Most public discussion still overweights the first layer. The product documents increasingly point to the second and third.
That is why the current agent race in China is starting to look less like a pure model contest and more like a contest over where automation is legally, technically, and behaviorally allowed to happen.
Falsifier and watchlist
This thesis weakens if leading vendors converge on one universal execution surface that handles trusted logins, verification-heavy websites, browser work, and app-native phone tasks with similar reliability. The public documentation does not point there today.
The next quarter is worth watching for three things:
- Whether more vendors expose explicit local-vs-cloud runtime switching in product UX, not only in docs.[1][2][5]
- Whether phone-agent products widen beyond demoable consumer tasks into more durable service or enterprise workflows.[3][4]
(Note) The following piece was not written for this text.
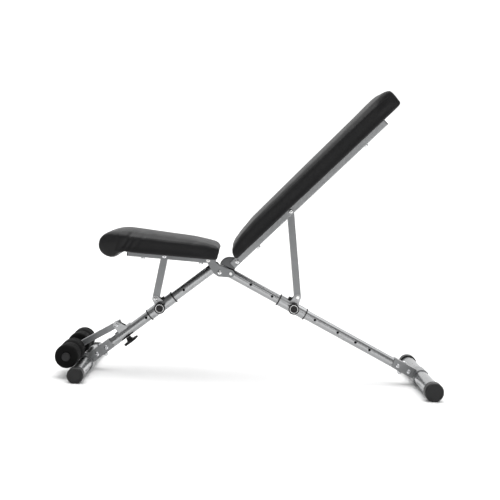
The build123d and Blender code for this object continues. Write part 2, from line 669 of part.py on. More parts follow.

- Whether benchmark tables begin reporting more deployment-relevant failure categories such as verification interrupts, take-over rate, and session persistence instead of aggregate pass scores alone.[4][6]
Sources
- Manus Documentation, "Browser Operator" (local browser lane, existing sessions, local-vs-cloud comparison).
- Manus Documentation, "Cloud browser" (isolated cloud browser, authenticated actions, data-center IP considerations).
- 智谱 AI 开放文档,"新品发布"(AutoGLM-Phone 发布时间线与 50+ 中文应用场景说明)。
- 智谱 AI 开放文档,"AutoGLM-Phone"(VLM + ADB 设备控制、Android 边界、动作集合与 Take_over 机制)。
- ByteDance, "UI-TARS-desktop Quick Start" (local and remote computer/browser operator packaging).
- ByteDance, "UI-TARS" repository README (WebVoyager, OSWorld 100-step, and Android World benchmark table).